** Records for the exercise **

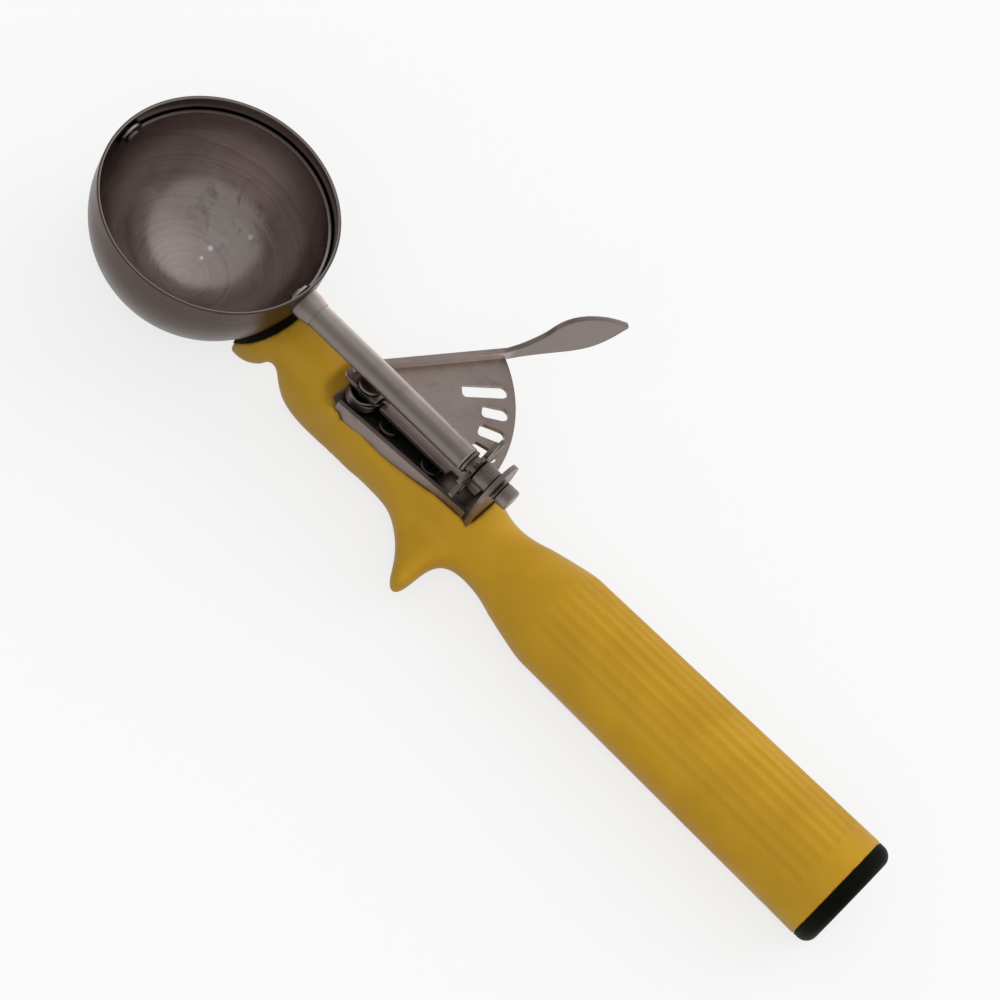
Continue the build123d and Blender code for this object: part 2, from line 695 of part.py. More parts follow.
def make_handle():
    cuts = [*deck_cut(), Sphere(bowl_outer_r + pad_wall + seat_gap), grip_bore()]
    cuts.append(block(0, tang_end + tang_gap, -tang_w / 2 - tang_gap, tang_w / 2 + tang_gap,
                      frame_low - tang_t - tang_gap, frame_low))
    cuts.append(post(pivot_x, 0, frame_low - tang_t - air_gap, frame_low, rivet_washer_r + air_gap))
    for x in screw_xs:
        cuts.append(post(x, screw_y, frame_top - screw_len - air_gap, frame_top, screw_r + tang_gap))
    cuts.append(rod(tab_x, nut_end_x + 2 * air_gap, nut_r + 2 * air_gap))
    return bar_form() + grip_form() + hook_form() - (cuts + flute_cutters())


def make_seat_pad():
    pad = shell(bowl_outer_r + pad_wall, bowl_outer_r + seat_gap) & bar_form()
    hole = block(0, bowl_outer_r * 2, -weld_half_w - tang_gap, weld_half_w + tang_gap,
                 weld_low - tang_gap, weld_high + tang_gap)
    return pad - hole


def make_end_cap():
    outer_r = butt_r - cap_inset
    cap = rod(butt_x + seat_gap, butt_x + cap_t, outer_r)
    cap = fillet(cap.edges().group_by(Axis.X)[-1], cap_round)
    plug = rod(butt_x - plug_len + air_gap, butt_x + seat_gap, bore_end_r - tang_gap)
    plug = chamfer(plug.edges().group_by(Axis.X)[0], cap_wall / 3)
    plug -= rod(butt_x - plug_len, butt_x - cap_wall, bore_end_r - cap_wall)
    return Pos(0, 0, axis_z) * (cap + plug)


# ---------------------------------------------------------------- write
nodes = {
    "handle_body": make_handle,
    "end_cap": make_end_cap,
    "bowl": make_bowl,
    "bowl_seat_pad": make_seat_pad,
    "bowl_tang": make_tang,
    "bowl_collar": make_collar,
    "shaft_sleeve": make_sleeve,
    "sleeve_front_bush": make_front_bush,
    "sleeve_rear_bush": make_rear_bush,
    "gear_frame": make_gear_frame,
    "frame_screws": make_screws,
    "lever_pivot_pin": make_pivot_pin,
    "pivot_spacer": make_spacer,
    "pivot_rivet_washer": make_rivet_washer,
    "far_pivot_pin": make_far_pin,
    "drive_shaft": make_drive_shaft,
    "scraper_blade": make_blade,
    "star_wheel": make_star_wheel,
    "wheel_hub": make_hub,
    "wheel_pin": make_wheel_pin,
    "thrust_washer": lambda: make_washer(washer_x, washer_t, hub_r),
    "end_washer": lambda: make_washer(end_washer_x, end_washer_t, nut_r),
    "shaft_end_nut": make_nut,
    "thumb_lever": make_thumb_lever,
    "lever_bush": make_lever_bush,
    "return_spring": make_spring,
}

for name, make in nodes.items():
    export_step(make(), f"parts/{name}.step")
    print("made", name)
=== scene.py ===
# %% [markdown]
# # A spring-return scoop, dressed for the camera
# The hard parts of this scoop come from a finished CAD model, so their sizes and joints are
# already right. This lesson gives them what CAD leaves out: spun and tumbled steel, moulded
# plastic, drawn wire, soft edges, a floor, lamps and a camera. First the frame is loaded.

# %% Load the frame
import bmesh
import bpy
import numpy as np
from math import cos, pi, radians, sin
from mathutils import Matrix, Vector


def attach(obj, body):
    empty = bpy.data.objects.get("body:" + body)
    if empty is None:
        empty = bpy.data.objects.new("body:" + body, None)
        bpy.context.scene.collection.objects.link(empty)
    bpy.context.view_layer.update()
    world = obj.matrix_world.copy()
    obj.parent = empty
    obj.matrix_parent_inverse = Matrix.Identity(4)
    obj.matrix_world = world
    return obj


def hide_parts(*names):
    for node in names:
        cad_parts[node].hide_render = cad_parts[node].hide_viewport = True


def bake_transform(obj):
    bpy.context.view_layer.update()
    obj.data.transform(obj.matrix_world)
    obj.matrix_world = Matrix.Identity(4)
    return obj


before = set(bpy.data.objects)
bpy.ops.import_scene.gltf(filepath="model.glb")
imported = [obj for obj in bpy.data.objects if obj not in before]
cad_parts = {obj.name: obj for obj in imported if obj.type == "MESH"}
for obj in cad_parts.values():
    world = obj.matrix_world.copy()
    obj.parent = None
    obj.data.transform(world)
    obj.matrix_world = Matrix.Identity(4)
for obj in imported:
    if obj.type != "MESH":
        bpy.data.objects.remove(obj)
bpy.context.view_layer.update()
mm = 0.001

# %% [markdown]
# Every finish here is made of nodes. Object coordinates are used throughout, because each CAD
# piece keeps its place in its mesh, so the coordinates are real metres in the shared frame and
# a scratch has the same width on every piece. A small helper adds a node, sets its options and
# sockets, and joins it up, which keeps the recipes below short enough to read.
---
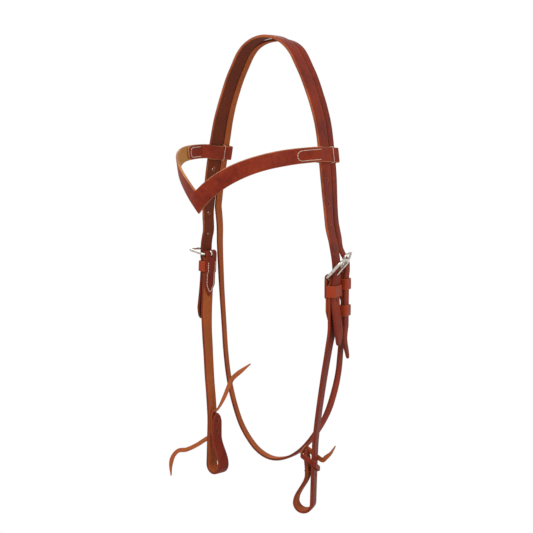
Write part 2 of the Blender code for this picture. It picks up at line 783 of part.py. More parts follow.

** Problem to work on **
Work out how many lines in the records above hold the string "objects", then give only that count.

** Final result **
6